▶ **Work required**: From the first line of the data below, repeat each line exactly until you reach the line with "ROUGH_BLOCK = 120.0"; include that line too.

▶ **Available data**:
==========
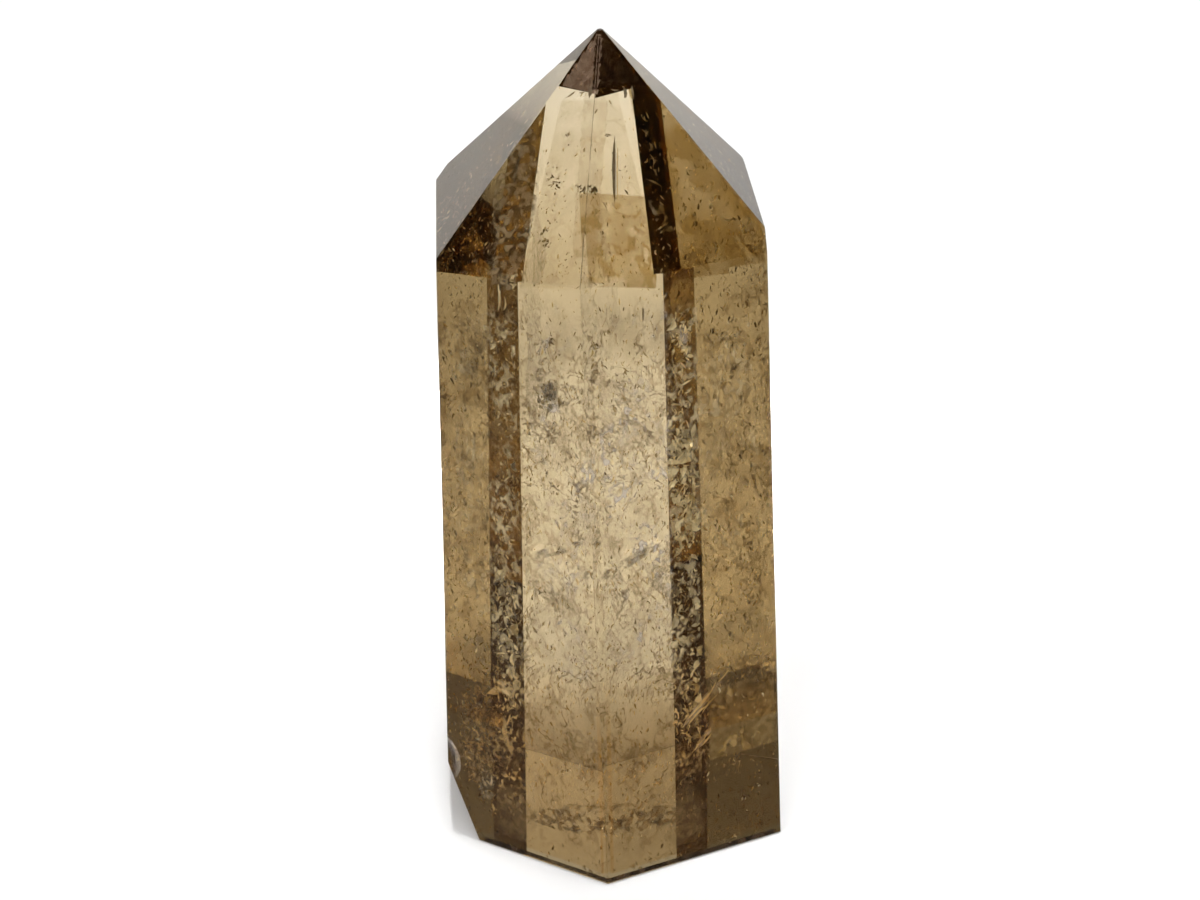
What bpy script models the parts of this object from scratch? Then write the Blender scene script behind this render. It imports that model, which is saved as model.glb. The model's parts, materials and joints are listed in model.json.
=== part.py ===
"""Smoky quartz point: a polished six-sided tower with a six-faced termination and a flat foot.

It is one natural crystal, so it is one solid. The stone is shaped as a lapidary shapes it: a block
is ground away facet by facet, and each facet removes everything beyond its own plane. The lower
left corner is broken off, along one flat break with a small dished flake above it.

Lengths are in metres and angles in degrees. Azimuth 0 faces the front (-Y) and turns towards the
right (+X). Lift is how far a facet's outward normal points above the horizontal.
"""

import math

import bmesh
import bpy
from mathutils import Matrix, Vector

MM = 0.001

# The whole stone
HEIGHT = 80.0 * MM
TIP = Vector((0.55 * MM, 0.65 * MM, HEIGHT))  # where the termination facets meet
TIP_WEAR = 0.3 * MM  # how much of the sharp tip is worn away
ROUGH_BLOCK = 120.0 * MM  # side of the block that the stone is ground from

# Softening of the polished edges, as the width of each edge's small flats together
ARRIS = 0.14 * MM
FOOT_ARRIS = 0.35 * MM
ARRIS_SEGMENTS = 2

# Prism facets: azimuth, lift, and distance from the stone's axis at the foot
PRISM = {
    "front_left": (-32.0, 0.0, 15.45 * MM),
    "front_right": (26.6, 1.6, 16.45 * MM),
    "right": (93.7, 1.7, 16.55 * MM),
    "back_right": (149.4, 0.8, 17.1 * MM),
    "back_left": (209.4, 0.6, 17.05 * MM),
    "left": (272.2, 0.8, 15.7 * MM),
}

# Termination facets: azimuth and lift
TERMINATION = {
    "front_left": (-37.4, 40.9),
    "front_right": (27.5, 39.8),
    "right": (94.9, 40.1),
    "back_right": (148.3, 42.9),
    "back_left": (211.7, 43.7),
    "left": (272.6, 39.6),
}

# Broken corner: the flat break's azimuth, lift and distance from the foot's centre
BREAK = (282.8, -17.2, 13.7 * MM)
# The dished flake above it, as the ball whose surface the fracture follows
FLAKE_CENTRE = Vector((-17.9 * MM, -10.2 * MM, 8.4 * MM))
FLAKE_RADIUS = 4.0 * MM
FLAKE_FACETING = 4

QUARTZ_COLOUR = (0.42, 0.30, 0.16, 1.0)
QUARTZ_IOR = 1.548
POLISH = 0.02


def direction(azimuth, lift):
    """Unit vector for an azimuth and a lift in degrees."""
    a, e = math.radians(azimuth), math.radians(lift)
    return Vector((math.sin(a) * math.cos(e), -math.cos(a) * math.cos(e), math.sin(e)))


def grind(bm, point, normal):
    """Remove everything beyond the plane, close the stone with a flat facet and return it."""
    cut = bmesh.ops.bisect_plane(
        bm,
        geom=bm.verts[:] + bm.edges[:] + bm.faces[:],
        dist=1e-9,
        plane_co=point,
        plane_no=normal,
        clear_outer=True,
    )
    rim = [e for e in cut["geom_cut"] if isinstance(e, bmesh.types.BMEdge)]
    return bmesh.ops.contextual_create(bm, geom=rim)["faces"][0]


def facet_planes():
    """Every polished facet, as a point on it and its outward normal, with the foot first."""
    planes = [(Vector((0, 0, 0)), Vector((0, 0, -1)))]
    for azimuth, lift, reach in PRISM.values():
        planes.append((direction(azimuth, 0) * reach, direction(azimuth, lift)))
    for azimuth, lift in TERMINATION.values():
        planes.append((TIP, direction(azimuth, lift)))
    planes.append((TIP - Vector((0, 0, TIP_WEAR)), Vector((0, 0, 1))))
    return planes


def quartz_material():
    """Clear brown quartz with a polished surface."""
    mat = bpy.data.materials.new("smoky_quartz")
    mat.use_nodes = True
    shader = mat.node_tree.nodes["Principled BSDF"]
    shader.inputs["Base Color"].default_value = QUARTZ_COLOUR
    shader.inputs["Roughness"].default_value = POLISH
    shader.inputs["IOR"].default_value = QUARTZ_IOR
    shader.inputs["Transmission Weight"].default_value = 1.0
    mat.diffuse_color = QUARTZ_COLOUR
    return mat


def cut_stone():
    """Mesh of the ground stone with its break, and a bevel weight on each polished edge."""
    bm = bmesh.new()
    block = Matrix.Translation((0, 0, ROUGH_BLOCK / 2 - 5 * MM))
    bmesh.ops.create_cube(bm, size=ROUGH_BLOCK, matrix=block)
    for point, normal in facet_planes():
        grind(bm, point, normal)
    azimuth, lift, reach = BREAK
    normal = direction(azimuth, lift)
    break_face = grind(bm, normal * reach, normal)
    bmesh.ops.recalc_face_normals(bm, faces=bm.faces[:])

    weight = bm.edges.layers.float.new("bevel_weight_edge")
    for edge in bm.edges:
        if break_face in edge.link_faces:
            edge[weight] = 0.0
        elif all(v.co.z < 1e-6 for v in edge.verts):
            edge[weight] = 1.0
        else:
            edge[weight] = ARRIS / FOOT_ARRIS

    mesh = bpy.data.meshes.new("cut_stone")
    bm.to_mesh(mesh)
    bm.free()
    return mesh


def flake_ball():
    """Object whose surface is the dished fracture of the flake."""
    bm = bmesh.new()
    bmesh.ops.create_icosphere(
        bm,
        subdivisions=FLAKE_FACETING,
        radius=FLAKE_RADIUS,
        matrix=Matrix.Translation(FLAKE_CENTRE),
    )
    mesh = bpy.data.meshes.new("flake_ball")
    bm.to_mesh(mesh)
    bm.free()
    ball = bpy.data.objects.new("flake_ball", mesh)
    bpy.context.scene.collection.objects.link(ball)
    return ball


def quartz_point():
    """The finished stone, standing over the origin by the middle of its plan."""
    stone = bpy.data.objects.new("quartz_point", cut_stone())
    bpy.context.scene.collection.objects.link(stone)

    arris = stone.modifiers.new("arris", "BEVEL")
    arris.limit_method = "WEIGHT"
    arris.offset_type = "WIDTH"
    arris.width = FOOT_ARRIS
    arris.segments = ARRIS_SEGMENTS
    arris.use_clamp_overlap = False

    ball = flake_ball()
    flake = stone.modifiers.new("flake", "BOOLEAN")
    flake.operation = "DIFFERENCE"
    flake.solver = "EXACT"
    flake.object = ball

    evaluated = stone.evaluated_get(bpy.context.evaluated_depsgraph_get())
    shaped = bpy.data.meshes.new_from_object(evaluated)
    stone.modifiers.clear()
    stone.data = shaped
    shaped.name = "quartz_point"
    bpy.data.objects.remove(ball, do_unlink=True)

    xs = [v.co.x for v in shaped.vertices]
    ys = [v.co.y for v in shaped.vertices]
    foot = min(v.co.z for v in shaped.vertices)
    middle = Vector(((min(xs) + max(xs)) / 2, (min(ys) + max(ys)) / 2, foot))
    shaped.transform(Matrix.Translation(-middle))
    print("moved onto the origin by", [round(c / MM, 4) for c in middle], "mm")

    shaped.materials.clear()
    shaped.materials.append(quartz_material())
    return stone


for obj in list(bpy.data.objects):
    bpy.data.objects.remove(obj, do_unlink=True)

quartz_point()
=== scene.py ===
"""Smoky quartz point: the polished stone, what lies inside it, and a pale studio to show it in.

Lengths are in metres and angles in degrees unless a name says otherwise. The stone's own axes are
used while it is cut: azimuth 0 faces the front (-Y) and turns towards the right (+X), and lift is
how far a facet's outward normal points above the horizontal. The cut stone is then moved so that
the middle of its plan stands over the origin, which is where the solid model has it.
"""

from __future__ import annotations

import json
import logging
import math
from dataclasses import dataclass, field
from enum import Enum
from typing import Any

import bmesh
import bpy
import numpy as np
from bmesh.types import BMEdge, BMesh, BMFace, BMVert
from bpy.types import Material, Mesh, Node, NodeSocket, NodeTree, Object
from mathutils import Matrix, Vector, noise

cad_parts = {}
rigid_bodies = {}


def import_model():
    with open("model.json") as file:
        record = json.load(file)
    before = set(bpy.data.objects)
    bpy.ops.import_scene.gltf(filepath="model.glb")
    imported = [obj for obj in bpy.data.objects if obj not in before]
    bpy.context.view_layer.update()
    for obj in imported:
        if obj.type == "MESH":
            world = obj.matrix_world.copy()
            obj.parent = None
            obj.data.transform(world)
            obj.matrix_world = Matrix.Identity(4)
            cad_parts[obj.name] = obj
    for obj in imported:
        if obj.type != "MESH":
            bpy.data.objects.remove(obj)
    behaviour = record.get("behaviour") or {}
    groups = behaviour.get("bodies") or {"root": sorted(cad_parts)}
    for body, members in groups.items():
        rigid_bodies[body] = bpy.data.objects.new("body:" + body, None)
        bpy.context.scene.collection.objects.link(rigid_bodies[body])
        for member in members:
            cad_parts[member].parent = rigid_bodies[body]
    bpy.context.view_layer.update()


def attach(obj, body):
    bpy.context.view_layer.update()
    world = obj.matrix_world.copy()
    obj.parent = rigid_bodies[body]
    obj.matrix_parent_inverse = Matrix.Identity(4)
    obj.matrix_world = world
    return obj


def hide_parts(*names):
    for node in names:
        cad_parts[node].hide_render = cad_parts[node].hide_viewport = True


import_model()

LOG = logging.getLogger("quartz")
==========
▶ **Task response**:
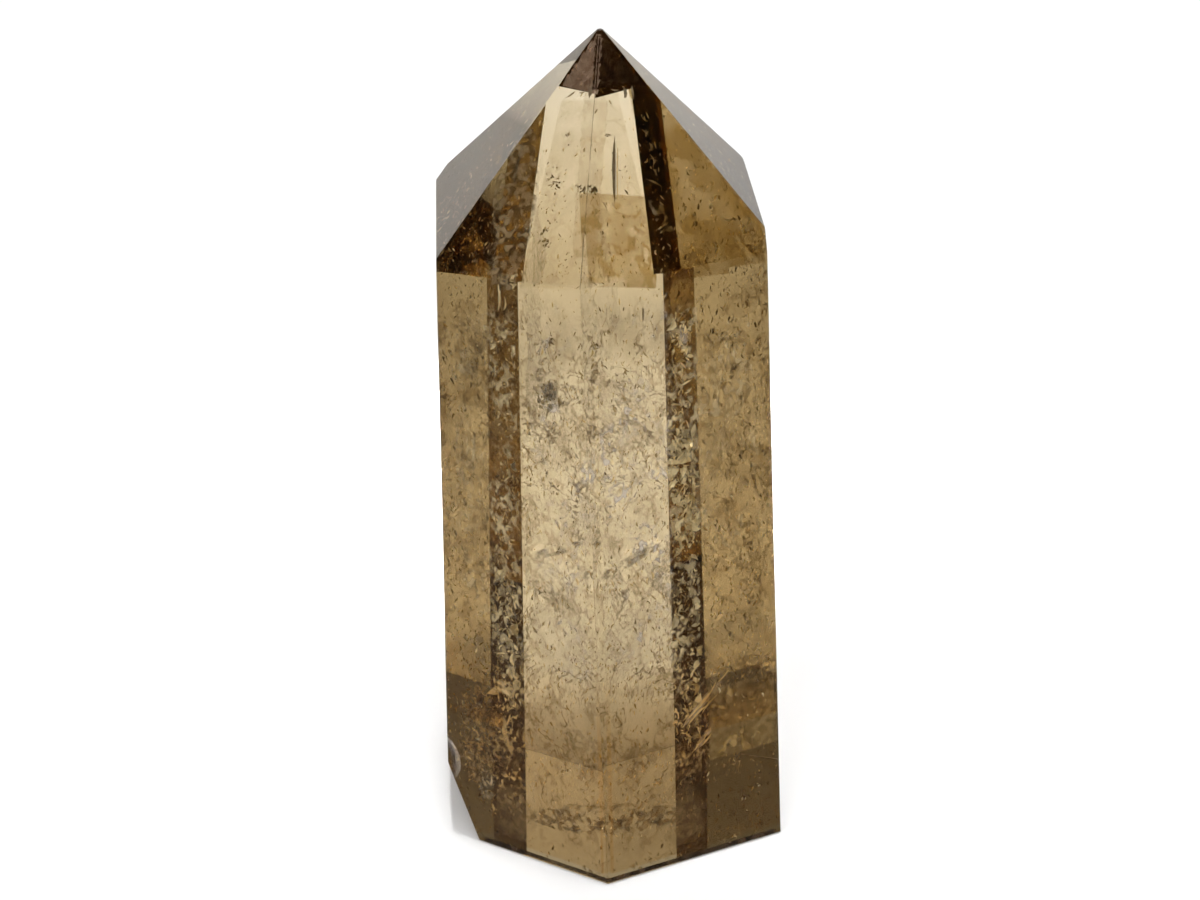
What bpy script models the parts of this object from scratch? Then write the Blender scene script behind this render. It imports that model, which is saved as model.glb. The model's parts, materials and joints are listed in model.json.
=== part.py ===
"""Smoky quartz point: a polished six-sided tower with a six-faced termination and a flat foot.

It is one natural crystal, so it is one solid. The stone is shaped as a lapidary shapes it: a block
is ground away facet by facet, and each facet removes everything beyond its own plane. The lower
left corner is broken off, along one flat break with a small dished flake above it.

Lengths are in metres and angles in degrees. Azimuth 0 faces the front (-Y) and turns towards the
right (+X). Lift is how far a facet's outward normal points above the horizontal.
"""

import math

import bmesh
import bpy
from mathutils import Matrix, Vector

MM = 0.001

# The whole stone
HEIGHT = 80.0 * MM
TIP = Vector((0.55 * MM, 0.65 * MM, HEIGHT))  # where the termination facets meet
TIP_WEAR = 0.3 * MM  # how much of the sharp tip is worn away
ROUGH_BLOCK = 120.0 * MM  # side of the block that the stone is ground from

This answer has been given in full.